La mia conversione dall'islam al cristianesimo si è concretizzata quando c'è stato il concorso di tre fatti: la forza della persuasione insita nel contenuto dei Vangeli, il testo sacro del cristianesimo che racconta la vita di Gesù; il fascino del carisma di autentici testimoni di fede cristiana che hanno saputo coniugare in modo armonioso la verità che affermano, i valori in cui credono, le opere buone che compiono; la constatazione della negatività e dell'incompatibilità sul piano della ragione e della morale naturale dei contenuti dell'islam, che corrispondono a ciò che Allah prescrive nel Corano e a ciò che ha detto e ha fatto Maometto. Sin da bambino mi piaceva scrivere e leggere, e nel contesto della mia crescita in collegi cristiani cattolici, pur essendo nato musulmano, da genitori musulmani e in un Egitto a maggioranza islamica, i Vangeli erano la mia lettura preferita. Amavo le parabole di Gesù che, anche al di là della fede, sono delle perle di saggezza umana. Nutrivo ammirazione per gli insegnanti religiosi e laici, che ispirandosi all'esempio di Gesù, si prodigavano per fare il bene di noi bambini a prescindere dal fatto che fossimo cristiani, musulmani o ebrei, italiani, egiziani o di altra nazionalità. Solo a 56 anni, dopo essere stato il musulmano che più di altri si era impegnato per affermare in Italia un «islam moderato», di fronte a delle condanne e minacce di morte da parte di altri musulmani che ottemperano letteralmente e integralmente al Corano e a Maometto, mi sono arreso prendendo atto che i musulmani come persone possono essere moderati, se sono sostanzialmente laici, ma che l'islam come religione non è moderato.
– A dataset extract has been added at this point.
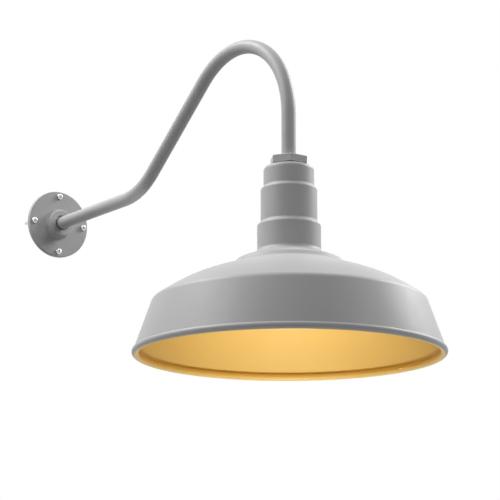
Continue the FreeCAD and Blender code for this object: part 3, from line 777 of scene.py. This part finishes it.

Fu così che, dopo aver deciso di liberarmi dall'islam, nella notte della Veglia Pasquale il 22 marzo 2008 ebbi il dono immenso di ricevere il battesimo, la cresima e l'eucarestia dalle mani del Papa Benedetto XVI, il Papa che più di altri ha incarnato il sodalizio armonioso di fede e ragione, che da musulmano ammirai quando il 12 settembre 2006 a Ratisbona disse la verità in libertà sull'islam, denunciando la violenza perpetrata da Maometto e sostenendo che se una fede è in contrasto con la ragione non è una vera fede.
Confrontando la mia esperienza a quella di Silvia Romano, assumendo i tre parametri a cui ha fatto riferimento la mia conversione, quella di Silvia alias Aisha mi lascia perplesso. Per quanto concerne il Corano, il testo sacro dell'islam, che lei dice di aver richiesto e letto in una traduzione in italiano, non è credibile che possa averle ispirato una «conversione spontanea». Oltre ad essere un testo difficile da comprendere perché scritto in modo involuto con dei contenuti che si susseguono senza un filo logico e si ripetono in modo insensato, è indubbio che nel Corano Allah, che è un dio pagano preesistente all'islam, ordina l'odio, la violenza e la morte nei confronti dei miscredenti, che sono tutti i non musulmani. Per quanto concerne i suoi carcerieri, che lei esalta sostenendo che l'hanno trattata bene e che assumerebbero il ruolo dei testimoni che attesterebbero la bontà dell'islam, si tratta di terroristi islamici somali di Al-Shabab, responsabili di stragi efferate di cristiani e di musulmani che non si sottomettono al loro potere sanguinario.
Infine, per quanto concerne l'abbandono della precedente fede, non so se prima di convertirsi all'islam Silvia alias Aisha fosse atea, agnostica o se avesse il dono della fede in Dio, così come non so se fosse cristiana solo formalmente o se praticava il culto in modo consapevole e convinto. Ma è indubbio che il cristianesimo è del tutto compatibile con la morale naturale, si fonda sull'amore del prossimo, contempla il sodalizio di fede e ragione. Così come è difficile immaginare che una giovane tra i 23 e i 25 anni possa liberamente rinnegare una civiltà laica, che garantisce la pari dignità tra uomo e donna, per abbracciare una religione maschilista e misogina che concepisce la donna come un essere antropologicamente inferiore che vale la metà dell'uomo.
Lo stesso nome islamico scelto, Aisha, è quello della moglie-bambina prediletta di Maometto, che lui sposò nel 630 quando aveva 50 anni e lei appena 6 anni. Per l'insieme di queste ragioni non credo affatto che la conversione all'islam di Silvia Romano possa essere stata spontanea e libera.